◆ Exercise prompt:
Repeat the full listing, word for word.

○ ○ ○ ○ ○

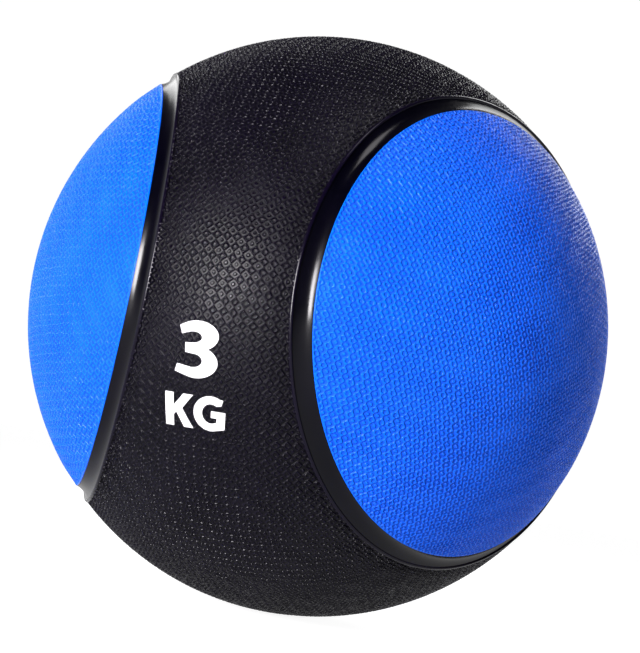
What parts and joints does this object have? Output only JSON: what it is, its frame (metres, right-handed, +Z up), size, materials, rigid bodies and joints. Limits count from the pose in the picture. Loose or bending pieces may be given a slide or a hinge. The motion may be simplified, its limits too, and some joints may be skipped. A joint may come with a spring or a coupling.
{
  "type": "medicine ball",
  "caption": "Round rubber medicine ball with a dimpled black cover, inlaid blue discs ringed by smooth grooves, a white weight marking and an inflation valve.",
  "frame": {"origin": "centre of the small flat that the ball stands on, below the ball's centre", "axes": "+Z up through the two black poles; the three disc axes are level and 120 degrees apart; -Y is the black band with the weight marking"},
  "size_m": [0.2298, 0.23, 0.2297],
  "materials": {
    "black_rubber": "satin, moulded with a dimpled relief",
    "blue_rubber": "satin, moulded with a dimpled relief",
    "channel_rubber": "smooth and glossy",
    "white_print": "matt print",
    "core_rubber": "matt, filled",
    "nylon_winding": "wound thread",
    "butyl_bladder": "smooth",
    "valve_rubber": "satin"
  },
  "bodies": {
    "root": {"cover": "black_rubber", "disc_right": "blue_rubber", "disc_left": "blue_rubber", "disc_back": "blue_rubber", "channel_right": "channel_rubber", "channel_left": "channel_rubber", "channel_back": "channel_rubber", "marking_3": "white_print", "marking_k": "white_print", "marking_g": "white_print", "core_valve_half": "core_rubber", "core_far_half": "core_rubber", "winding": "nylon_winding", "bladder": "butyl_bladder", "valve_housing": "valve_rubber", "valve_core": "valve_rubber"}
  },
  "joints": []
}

○ ○ ○ ○ ○

◆ Finished answer:
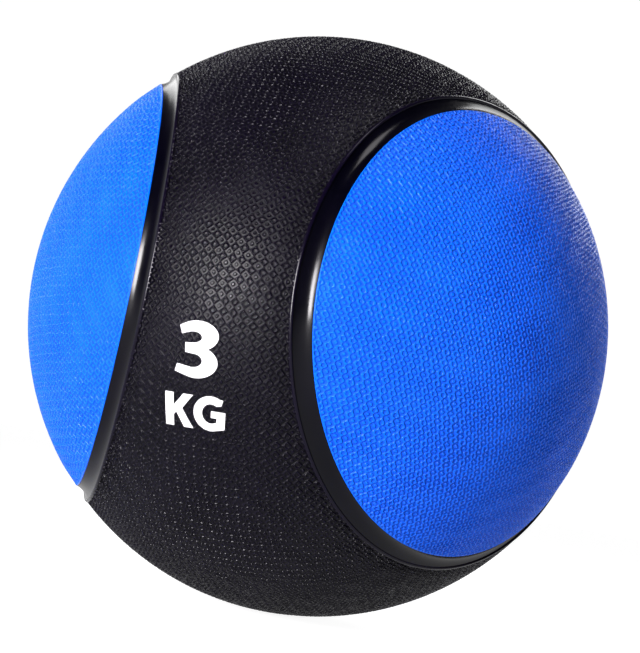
What parts and joints does this object have? Output only JSON: what it is, its frame (metres, right-handed, +Z up), size, materials, rigid bodies and joints. Limits count from the pose in the picture. Loose or bending pieces may be given a slide or a hinge. The motion may be simplified, its limits too, and some joints may be skipped. A joint may come with a spring or a coupling.
{
  "type": "medicine ball",
  "caption": "Round rubber medicine ball with a dimpled black cover, inlaid blue discs ringed by smooth grooves, a white weight marking and an inflation valve.",
  "frame": {"origin": "centre of the small flat that the ball stands on, below the ball's centre", "axes": "+Z up through the two black poles; the three disc axes are level and 120 degrees apart; -Y is the black band with the weight marking"},
  "size_m": [0.2298, 0.23, 0.2297],
  "materials": {
    "black_rubber": "satin, moulded with a dimpled relief",
    "blue_rubber": "satin, moulded with a dimpled relief",
    "channel_rubber": "smooth and glossy",
    "white_print": "matt print",
    "core_rubber": "matt, filled",
    "nylon_winding": "wound thread",
    "butyl_bladder": "smooth",
    "valve_rubber": "satin"
  },
  "bodies": {
    "root": {"cover": "black_rubber", "disc_right": "blue_rubber", "disc_left": "blue_rubber", "disc_back": "blue_rubber", "channel_right": "channel_rubber", "channel_left": "channel_rubber", "channel_back": "channel_rubber", "marking_3": "white_print", "marking_k": "white_print", "marking_g": "white_print", "core_valve_half": "core_rubber", "core_far_half": "core_rubber", "winding": "nylon_winding", "bladder": "butyl_bladder", "valve_housing": "valve_rubber", "valve_core": "valve_rubber"}
  },
  "joints": []
}